BAKU, Azerbaijan (AP) – About 10,000 opposition protesters chanted “Freedom!” and carried pictures of President Bush as they marched across Azerbaijan’s capital Saturday, urging the government of this U.S. ally to step down and allow free parliamentary elections this year.

The massive rally in Baku was the largest opposition demonstration in the former Soviet republic since October 2003, when one person died and nearly 200 were injured in clashes between police and demonstrators protesting vote-rigging in the presidential election.

Tensions have been building steadily in this oil-rich Caspian Sea nation in the run-up to parliamentary elections set for November, leading some observers to predict that Azerbaijan could see a massive uprising similar to those that toppled unpopular regimes in other ex-Soviet nations of Georgia, Ukraine and Kyrgyzstan during the past 18 months.

Supporters of several opposition parties chanted “Freedom!” and “Free Elections!” while holding placards with such slogans as “Down with robber government!” Some carried a picture of Bush with the inscription: “We want freedom!”

The rally was intended to draw attention to the opposition’s push for election law reforms and access to state-controlled television. The opposition parties have accused authorities of rigging the October 2003 presidential election when President Ilham Aliev succeeded his late father, Geidar Aliev, and demanded changes to prevent fraud in the parliamentary vote.
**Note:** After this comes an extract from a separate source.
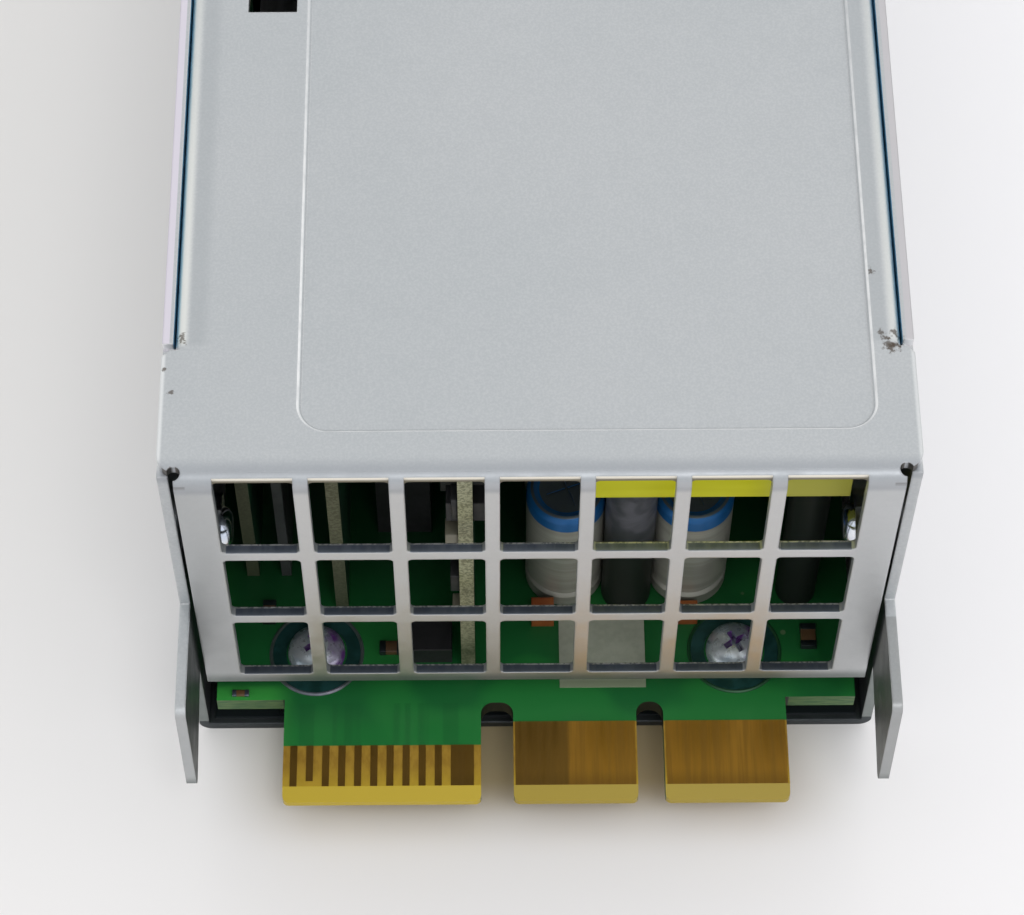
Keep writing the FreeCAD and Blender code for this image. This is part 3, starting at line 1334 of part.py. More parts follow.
def draw_path(sketch, corners, bends):
    """Open line through bound corners at right angles, with an arc at each inner corner."""
    begin = corners[0]
    ends = []
    for index, bend in enumerate(bends, start=1):
        (x, y), (old_x, old_y), (new_x, new_y) = corners[index], corners[index - 1], corners[index + 1]
        step_in = (sign(x, old_x), sign(y, old_y))
        step_out = (sign(new_x, x), sign(new_y, y))
        stop = (x - bend * step_in[0], y - bend * step_in[1])
        onward = (x + bend * step_out[0], y + bend * step_out[1])
        centre = vector(stop[0] + bend * step_out[0], stop[1] + bend * step_out[1])
        ends.append((begin, stop, onward, centre, bend, step_in, step_out))
        begin = onward
    previous = None
    for first, stop, onward, centre, bend, step_in, step_out in ends:
        line = sketch.addGeometry(Part.LineSegment(vector(*first), vector(*stop)))
        pin_point(sketch, line, 1, *first)
        pin_point(sketch, line, 2, *stop)
        if previous is not None:
            sketch.addConstraint(Sketcher.Constraint("Coincident", previous[0], previous[1], line, 1))
        left_turn = step_in[0] * step_out[1] - step_in[1] * step_out[0] > 0
        begin, end = (stop, onward) if left_turn else (onward, stop)
        angles = [math.atan2(float(y) - centre.y, float(x) - centre.x) for x, y in (begin, end)]
        if angles[1] < angles[0]:
            angles[1] += 2 * math.pi
        arc = sketch.addGeometry(Part.ArcOfCircle(Part.Circle(centre, AXES["z"], float(bend)), *angles))
        entry, leave = (1, 2) if left_turn else (2, 1)
        sketch.addConstraint(Sketcher.Constraint("Coincident", line, 2, arc, entry))
        constrain(sketch, "Radius", arc, bend)
        previous = (arc, leave)
    line = sketch.addGeometry(Part.LineSegment(vector(*begin_of(ends)), vector(*corners[-1])))
    pin_point(sketch, line, 1, *begin_of(ends))
    pin_point(sketch, line, 2, *corners[-1])
    sketch.addConstraint(Sketcher.Constraint("Coincident", previous[0], previous[1], line, 1))


def begin_of(ends):
    return ends[-1][2]


def sign(value, other):
    gap = float(value) - float(other)
    return 0 if abs(gap) < 1e-6 else (1 if gap > 0 else -1)


def make_bail():
    body = new_body("pull_bail")
    low = bail_z - size.bail_drop
    arm = bail_half
    stub = ear_out + 0.4
    path = across(body, bail_y, "bail_path")
    draw_path(path, [
        (-stub, bail_z), (-arm, bail_z), (-arm, low),
        (arm, low), (arm, bail_z), (stub, bail_z),
    ], [size.pivot_bend, size.bail_bend, size.bail_bend, size.pivot_bend])
    ring = sideways(body, -stub, "bail_section")
    draw_circle(ring, bail_y, bail_z, size.bail_rod)
    sweep = body.newObject("PartDesign::AdditivePipe", "bent_rod")
    sweep.Profile = ring
    sweep.Spine = path
    grip = new_body("bail_grip")
    start = (-(size.grip_length / 2), bail_y, low)
    rod(grip, "sleeve", start, size.grip_radius, size.grip_length, "x")
    bore = (start[0] - 1, bail_y, low)
    rod(grip, "sleeve_bore", bore, size.bail_rod + 0.02, size.grip_length + 2, "x", cut=True)


def make_latch():
    pivot_x = wall_in - size.lever_wall_gap - size.lever_thickness / 2
    pivot_y = front - size.latch_pivot_setback
    arm_in = pivot_x - size.lever_thickness / 2
    arm_out = pivot_x + size.lever_thickness / 2
    base = size.lever_base
    crest = base + size.lever_tall
    outer = lever_out_x
    thick = size.lever_thickness
    lever = new_body("release_lever")
    plan = level(lever, base, "lever_plan")
    bend_in = front - 14
    bend_out = front - 5
    end = front + 8
    draw_loop(plan, [
        (arm_in, pivot_y), (arm_in, bend_in), (outer, bend_out), (outer, end),
        (outer + thick, end), (outer + thick, bend_out + 0.6),
        (arm_out, bend_in + 0.6), (arm_out, pivot_y),
    ])
    pad(lever, plan, size.lever_tall, "strip")
    rod(lever, "boss", (pivot_x, pivot_y, base), size.latch_boss, size.lever_tall, "z")
    hole = size.latch_pin_radius + size.running_gap
    rod(lever, "boss_hole", (pivot_x, pivot_y, base - 1), hole, size.lever_tall + 2, "z", cut=True)
    catch = level(lever, base + 2.6, "catch_plan")
    catch_front = front - size.catch_setback
    reach = half + size.catch_reach
    draw_loop(catch, [
        (arm_out - 0.3, catch_rear), (reach, catch_front - 1.6),
        (reach, catch_front), (arm_out - 0.3, catch_front),
    ])
    pad(lever, catch, size.lever_tall - 5.2, "catch")
    tab = new_body("release_tab")
    middle = outer + thick / 2
    tab_x = (middle - size.tab_width / 2, middle + size.tab_width / 2)
    tab_y = (front + 1, front + 1 + size.tab_depth)
    shell = block(tab, "grip", tab_x, tab_y, (base, crest + 0.8))
    edges = edges_at(shell, "z", lambda p: near(p.y, tab_y[1]))
    soften(tab, shell, "grip_round", 1.4, edges)
    gap = size.component_gap / 2
    socket_x = (outer - gap, outer + thick + gap)
    block(tab, "socket", socket_x, (front, end + gap), (base - 1, crest + gap), cut=True)
    gap_x = (tab_x[0] - 1, tab_x[0] + 0.5)
    rib = block(tab, "rib_gap", gap_x, (front + 3, front + 3.8), (base - 1, crest + 2), cut=True)
    repeat(tab, rib, "rib_gaps", "Y", 4.8, 4)
    bracket = new_body("latch_bracket")
    side = wall_in - size.component_gap / 2
    lug_x = (pivot_x - 2.4, side)
    span_y = (pivot_y - 3, pivot_y + 3)
    upper = crest + size.spring_room
    low = base - 0.2 - size.gauge
    block(bracket, "back", (side - size.gauge, side), span_y, (low, upper + size.gauge))
    for name, z in (("lower", low), ("upper", upper)):
        block(bracket, f"{name}_lug", lug_x, span_y, (z, z + size.gauge))
    pin_hole = size.latch_pin_radius + 0.02
    drilled = upper + size.gauge - low + 2
    rod(bracket, "pin_hole", (pivot_x, pivot_y, low - 1), pin_hole, drilled, "z", cut=True)
    pin = new_body("latch_pin")
    foot = (pivot_x, pivot_y, low - 0.5)
    rod(pin, "shank", foot, size.latch_pin_radius, upper + size.gauge - foot[2], "z")
    rod(pin, "head", (pivot_x, pivot_y, upper + size.gauge), 1.7, 0.6, "z")
    # Close-wound spring: the coil round the pin, a leg along the lever and its hook.
    spring = new_body("latch_spring")
    wire = size.spring_wire
    coil = size.latch_pin_radius + 0.35 + wire
    coil_z = (crest + 0.5, crest + 0.5 + wire * 5)
    ring = level(spring, coil_z[0], "coil_outline")
    draw_polygon(ring, pivot_x, pivot_y, coil, 12)
    draw_polygon(ring, pivot_x, pivot_y, coil - wire, 12)
    pad(spring, ring, coil_z[1] - coil_z[0], "coil")
    leg_x = (pivot_x - coil, pivot_x - coil + wire)
    block(spring, "long_leg", leg_x, (pivot_y, pivot_y + 9), (coil_z[0], coil_z[0] + wire))
    block(spring, "hook", leg_x, (pivot_y + 9 - wire, pivot_y + 9), (crest - 3, coil_z[0] + wire))


# ---- finish ----------------------------------------------------------------------------

make_tray()
make_cover()
make_cover_fixings()
make_front_panel()
make_main_board()
make_contacts()
make_board_fixings()
make_cards()
make_output_filter()
make_power_train()
make_fan()
make_baffle()
make_inlet()
make_wires()
make_bail()
make_latch()

doc.recompute()
broken = [item.Name for item in doc.Objects if {"Invalid", "Error"} & set(item.State)]
if broken:
    raise RuntimeError(f"failed features: {broken}")
for part in PARTS:
    if part.Shape.isNull() or not part.Shape.isValid():
        raise RuntimeError(f"bad shape: {part.Label}")
os.makedirs("parts", exist_ok=True)
for part in PARTS:
    part.Shape.exportStep(f"parts/{part.Label}.step")
print(f"{len(PARTS)} sub-parts written")
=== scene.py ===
import json
import math

import bmesh
import bpy
from mathutils import Matrix, Vector


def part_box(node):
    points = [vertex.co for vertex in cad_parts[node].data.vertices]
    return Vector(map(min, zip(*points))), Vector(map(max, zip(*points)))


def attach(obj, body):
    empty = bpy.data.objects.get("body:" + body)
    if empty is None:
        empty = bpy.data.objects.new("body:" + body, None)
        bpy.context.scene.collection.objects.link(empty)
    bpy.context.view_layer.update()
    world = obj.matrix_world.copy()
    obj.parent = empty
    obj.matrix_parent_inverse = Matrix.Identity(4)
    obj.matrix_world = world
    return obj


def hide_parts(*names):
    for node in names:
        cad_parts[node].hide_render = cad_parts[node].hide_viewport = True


# Hot swap server power supply: finishes, small forms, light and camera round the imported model.
# Metres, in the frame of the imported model: -Y connector end, +Y handle end, +Z up.

MM = 0.001
WELD = 0.0005 * MM   # points closer than this become one

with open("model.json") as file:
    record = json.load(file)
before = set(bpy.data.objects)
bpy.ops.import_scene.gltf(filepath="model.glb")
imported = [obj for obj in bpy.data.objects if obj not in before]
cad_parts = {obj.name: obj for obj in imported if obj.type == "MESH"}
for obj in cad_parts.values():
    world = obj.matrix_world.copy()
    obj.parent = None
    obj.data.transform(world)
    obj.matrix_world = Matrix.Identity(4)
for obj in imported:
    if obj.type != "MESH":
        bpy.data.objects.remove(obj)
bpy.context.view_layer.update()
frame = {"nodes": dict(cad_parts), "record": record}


# ---- places read from the frame --------------------------------------------------------

cover_low, cover_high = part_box("top_cover")
board_low, board_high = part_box("main_board")
GRILLE = cover_low.y                # outer face of the grille
TOP = cover_high.z                  # upper face of the cover
WING = cover_high.x                 # outer face of the cover's wing, on either side
WINGS_END = GRILLE + 11.6 * MM      # behind it the cover lies inside the tray's walls
BOARD_TOP = board_high.z
BOARD_TIP = board_low.y
FIRST_GAP = -3.1 * MM               # between the signal tongue and the power tongues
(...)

“Not only the opposition, but all people need democratic changes,” Ali Kerimli, leader of the People’s Front of Azerbaijan, said at the rally. “We demand free elections, and if the conditions for the free elections are not created, every village, every bloc will demand the government’s resignation.”

Opposition leader Panakh Huseinli said Aliev’s government would not allow free elections – to its own peril.

“The Aliyev regime will never allow free elections, and it will mean its end,” Huseinli said. “The revolution is inevitable.”

About 400 police in full riot gear stood guard around a central square where protesters gathered, but they did not intervene and the rally ended peacefully.

Azerbaijan, an oil-rich, mostly Muslim country of 8.3 million, is the starting point of the key pipeline that Washington says will reduce dependence on oil from the Middle East. The country also is a U.S. ally in the war on terrorism, with troops in Iraq.